After their appearance, keyboardist Horowitz's song "Good Day" won the 2004 BMI Music Foundation's John Lennon Scholarship Award, which comes with $10,000 of Yoko Ono's money. Yes, Tally Hall sounds a bit like the Beatles. Horowitz explains, "The comparison comes from a similarity in songwriting. We're very aware of the importance of songwriting, and we make sure it serves as the building block for the rest of the song's realization. A lot of bands don't have the ability to write good songs; we're lucky in that we have a lot of talent to draw on within Tally Hall."
Also like the Beatles, Tally Hall's fans are mostly female-there's no denying it. And there's certainly no denying that many of those female fans are teenagers, but Tally Hall has, at best, a love/hate relationship with radio-friendly pop tunes and their potential mass-market appeal, so let's hold off on deciding which band member is the "Sporty One." Tally Hall insists on playing a wide range of songs, and some of them can get pretty (too?) quirky.
But most fans appreciate the wonk. Horowitz says, "We have great fans who believe in what we do; they sing along and analyze our songs and lyrics. We couldn't ask for anything more." Yes, fans sing along to guitarist Joe Hawley's existentialist "Ruler of Everything," but I doubt they understand what the lyrics mean (e.g., Do you like how I dance?/I got zirconium pants,/consequential enough to slip you into a trance.") On the one hand, nobody understood the Beatles' White Album either; on the other hand, the Beatles didn't make the record until after they were huge (1968). When you're as big as the Beatles-and at their peak, the Beatles definitely were-listeners tolerate and appreciate serious oddity. But Tally Hall still has dues to pay.

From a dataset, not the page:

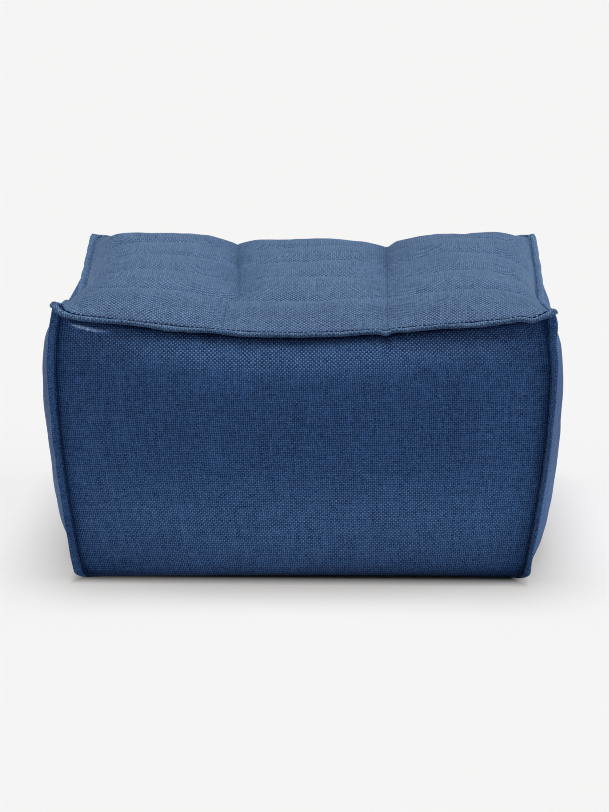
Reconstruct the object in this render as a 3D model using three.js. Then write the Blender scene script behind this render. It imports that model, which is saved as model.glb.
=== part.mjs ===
// Square upholstered footstool: one filled body whose sides bulge between drawn-in corner seams, a
// quilted pad of three columns by five rows of pillows on top, and a flat flange of doubled cloth
// along every seam. Millimetres, +Z up, front towards -Y, standing on z = 0.

import * as THREE from 'three';

// Body
const TOP_HALF_WIDTH = 353;     // top seam, from the middle out to the left and right
const TOP_HALF_DEPTH = 302;     // top seam, from the middle out to the front and back
const WAIST_SPREAD = 4;         // how far the corner seams stand outside the top seam at their widest
const WAIST_LEVEL = 0.75;       // where that is, as a share of the height
const BASE_INSET = { x: 26, y: 12 };  // how far the corner seams draw in towards the floor
const BASE_ROUND = 9;           // radius of the turned-under bottom edge
const CORNER_SETBACK = 5;       // width taken off each corner, where its flange sits
const BULGE = { front: 40, right: 31, back: 40, left: 43 };      // each side at its fullest
const BASE_BULGE = { front: -5, right: 8, back: -5, left: 8 };   // each side at the floor
const BULGE_SHAPE = { along: 3, shoulder: 0.45 };                // higher powers are squarer
const BULGE_UP = { front: 3, right: 5, back: 3, left: 5 };       // the same up each side
const WAIST_SHAPE = { above: 1.5, below: 1.7 };

// Seams at the top: how each rises from its lowest point to its start (left or front) and its end
const TOP_SEAMS = {
  front: { low: -20, level: 367, startRise: 29, startPower: 1.5, endRise: 29, endPower: 1.4 },
  back: { low: 0, level: 377, startRise: 10, startPower: 1.3, endRise: 12, endPower: 1.3 },
  left: { low: 60, level: 352, startRise: 57, startPower: 1.5, endRise: 35, endPower: 1.5 },
  right: { low: 0, level: 366, startRise: 34, startPower: 1.5, endRise: 22, endPower: 1 },
};
const CORNER_LEVEL = { frontLeft: 411, frontRight: 402, backLeft: 389, backRight: 392 };
const EAR_POWER = 40;           // how suddenly a seam turns up into its corner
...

In March of 2005, the band played at The Pingry School-a private high school in New Jersey-which sounds like a total throwaway gig, but sn't; former Pingry headliners include Guster and Dispatch. (Yeah, it's one of THOSE private schools.) The students screamed, lined up for autographs, and did everything else they could-short of fainting-to send the band's collective ego through the roof. One girl beaded the chorus of Cantor's song "Stationary Love" onto her necklace, which especially pleased Cantor because many consider "Stationary Love" to be Tally Hall's worst. (Cantor also wrote the band's first hit, "Greener." It remains an audience favorite, and it's so catchy and good-natured that it makes "That Thing You Do" sound like Aphex Twins.)
Tally Hall played a lot of covers back in their frat party gig days. Now the band almost exclusively plays original songs (written by Horowitz, Cantor, and Hawley). An exception is made for Biz Markie's "Just a Friend." Most white college bands covering songs from black rappers do one of two things:
1) They try to "sound black."
2) They do the profoundly unoriginal "Isn't this funny? We're white kids rapping a black song!" shtick.

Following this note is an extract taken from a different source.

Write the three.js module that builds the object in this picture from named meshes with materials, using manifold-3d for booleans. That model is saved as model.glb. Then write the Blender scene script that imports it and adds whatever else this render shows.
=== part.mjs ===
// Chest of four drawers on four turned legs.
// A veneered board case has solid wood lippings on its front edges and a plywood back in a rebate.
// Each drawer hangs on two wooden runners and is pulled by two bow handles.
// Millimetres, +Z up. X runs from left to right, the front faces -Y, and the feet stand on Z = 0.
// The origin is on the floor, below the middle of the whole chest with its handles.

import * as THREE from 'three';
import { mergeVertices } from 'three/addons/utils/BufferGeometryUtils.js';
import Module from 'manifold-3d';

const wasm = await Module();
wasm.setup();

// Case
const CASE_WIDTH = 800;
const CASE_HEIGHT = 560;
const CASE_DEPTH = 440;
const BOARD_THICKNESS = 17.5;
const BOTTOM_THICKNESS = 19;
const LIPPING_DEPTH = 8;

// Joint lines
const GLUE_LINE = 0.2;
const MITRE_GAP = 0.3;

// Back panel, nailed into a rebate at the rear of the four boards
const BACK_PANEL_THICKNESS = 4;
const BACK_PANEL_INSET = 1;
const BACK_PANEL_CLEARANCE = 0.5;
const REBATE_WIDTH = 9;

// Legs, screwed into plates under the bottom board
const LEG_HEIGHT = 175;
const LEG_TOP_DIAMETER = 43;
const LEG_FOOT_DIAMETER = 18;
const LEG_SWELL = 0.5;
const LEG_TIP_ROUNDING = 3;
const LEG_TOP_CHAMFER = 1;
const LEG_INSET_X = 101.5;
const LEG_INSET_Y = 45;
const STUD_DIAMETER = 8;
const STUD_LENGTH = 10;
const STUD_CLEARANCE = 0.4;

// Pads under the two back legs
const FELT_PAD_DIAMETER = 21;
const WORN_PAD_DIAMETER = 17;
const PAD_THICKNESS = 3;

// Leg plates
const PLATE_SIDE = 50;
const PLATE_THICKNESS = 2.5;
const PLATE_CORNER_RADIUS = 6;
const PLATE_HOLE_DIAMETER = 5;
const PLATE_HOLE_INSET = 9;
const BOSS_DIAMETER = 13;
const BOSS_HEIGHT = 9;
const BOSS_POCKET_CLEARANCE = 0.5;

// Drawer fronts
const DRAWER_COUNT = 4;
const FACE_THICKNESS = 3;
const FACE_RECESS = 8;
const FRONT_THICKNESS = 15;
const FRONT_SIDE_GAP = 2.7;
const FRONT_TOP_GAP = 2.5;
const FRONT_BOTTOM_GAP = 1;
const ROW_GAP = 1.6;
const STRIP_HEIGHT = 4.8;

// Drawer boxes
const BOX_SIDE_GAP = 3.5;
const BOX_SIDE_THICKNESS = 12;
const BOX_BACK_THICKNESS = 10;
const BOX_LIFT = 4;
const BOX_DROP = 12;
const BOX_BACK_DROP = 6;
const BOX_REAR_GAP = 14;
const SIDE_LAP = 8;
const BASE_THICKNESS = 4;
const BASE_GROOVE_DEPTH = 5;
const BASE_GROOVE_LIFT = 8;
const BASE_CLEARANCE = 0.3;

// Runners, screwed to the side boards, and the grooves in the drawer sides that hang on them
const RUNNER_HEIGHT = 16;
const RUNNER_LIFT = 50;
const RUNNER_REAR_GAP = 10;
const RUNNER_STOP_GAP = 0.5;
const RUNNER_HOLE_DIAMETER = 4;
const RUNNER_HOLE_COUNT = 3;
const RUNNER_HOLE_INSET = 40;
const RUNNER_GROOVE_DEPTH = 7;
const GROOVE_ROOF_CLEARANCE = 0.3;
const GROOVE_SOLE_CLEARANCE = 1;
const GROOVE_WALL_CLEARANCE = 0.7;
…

It's tough to decide which is more insulting, but that's not the point; the point is that Tally Hall's "Just a Friend" cover transcends this. The band plays the song the best they can, and like Andy Kaufman doing Elvis, they're constantly surprising Tally Hall virgins with their genuine, all-out performances. Their Biz Markie cover got so popular that for a few months, the band refused to play the song because they didn't want to be seen as a one-trick pony. But the band couldn't fight popular demand; they brought the song back, and now they end almost every show with it.
Tally Hall doesn't hide from or apologize for their middle/upper-class upbringing. Cantor, Sedghi, Federman, and Hawley are all from Bloomfield Hills/West Bloomfield, Michigan, and Horowitz is from New Jersey's functional equivalent. Cantor admits, "An affluent upbringing has opened a lot of doors. It has allowed us this pursuit. It's a blessing, and we're all completely grateful." With the notable exception of Ben Folds, you'd be hard pressed to find a non-classical musician willing to come out and say this, even though tons of 'bad-ass' rock bands had posh childhoods.
The members of Tally Hall don't pretend to be anybody they're not; they're just five guys who love to play eccentric rock music. They smile a lot, and their happiness is contagious. The happiness is almost childish-in a good way.
Every ten-year-old boy wants to be a rock-star. The textbook parent response to a child's musical ambitions goes like this: "Okay, honey, you can be a musician as long as you have a backup plan. If you go to college and get a degree, you can do whatever you want because you'll have something to fall back onto." The second part of the story goes like this: the ten-year-old boy grows up, goes to college, studies engineering, forgets how to play all the difficult guitar chords, and then graduates. As he walks across the stage, takes his diploma, and shake's the Dean's hand, he's forgotten about rock-star life plan. Well, either Tally Hall hasn't forgotten or they simply haven't grown up. (I suspect it's a combination of the two.) And now we'll see if Tally Hall is just a short diversion in the academic lives of the band's members or if their educations really were backup plans.